I've tried so hard to take water drop photos. But I just can't do it. :-( I'm too unco to hit the shutter button at the right time. hehe

Can I suggest next time you use a lightly wider depth of field (smaller f number) that'll make sure more of the photo is in focus.

Goodluck!!


----------



## Knopka (Oct 31, 2005)

Wow! It looks like liquid copper, pretty neat ! For a first attempt, you did great!!!

I wouldn't even try those... My camera is too simple for such close shots .


----------



## Abstract (Nov 1, 2005)

Meysha said:
			
		

> Awesome! :thumbup:
> 
> I've tried so hard to take water drop photos. But I just can't do it. :-( I'm too unco to hit the shutter button at the right time. hehe
> 
> ...


 
Thanks!!!! and you certainly can suggest it  I appreciate all the help  will have another try soon and will use a wider DOF :hugs:


----------



## Abstract (Nov 1, 2005)

Knopka said:
			
		

> Wow! It looks like liquid copper, pretty neat ! For a first attempt, you did great!!!
> 
> I wouldn't even try those... My camera is too simple for such close shots .


 
Thanks!!! :hugs:


----------



## Willc73 (Nov 15, 2005)

Can I suggest you think of water as a mirror. Shooting from that angle will reflect as if it is a mirror. So create a bright clean gradation behind the water and you will get some good results.


----------



## Meysha (Nov 15, 2005)

> So create a bright clean gradation behind the water and you will get some good results.

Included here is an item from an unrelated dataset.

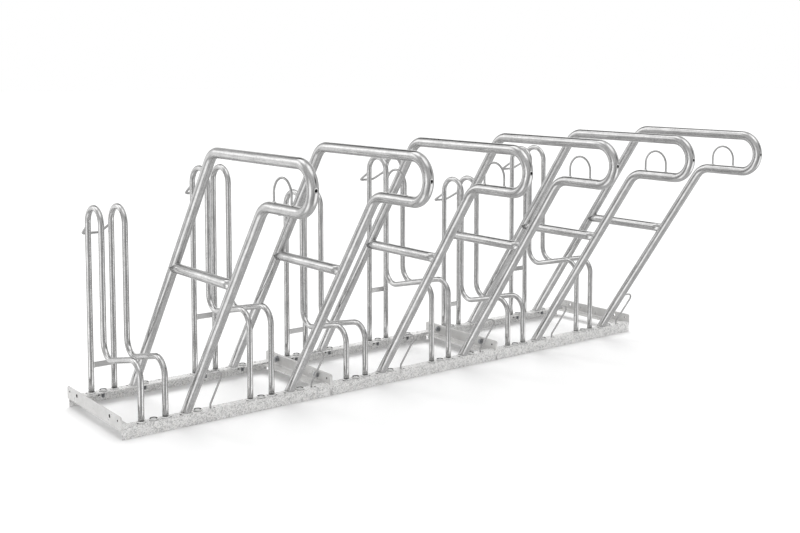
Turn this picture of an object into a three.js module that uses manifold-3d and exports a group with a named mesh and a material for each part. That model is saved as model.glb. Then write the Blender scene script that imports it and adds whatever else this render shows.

 How would you do this? Like put a peice of coloured card or something underneath?


----------



## Willc73 (Nov 15, 2005)

Underneath the water should just be black. The surface of the water acts like a mirror. Whatever angle you're camera is looking at the water, that is the angle behind that you should light. How are you lighting it? There doesn't appear to be much of a light source. Also for focus, back up just a little and that will give you the depth of field you need, you can crop in after.


----------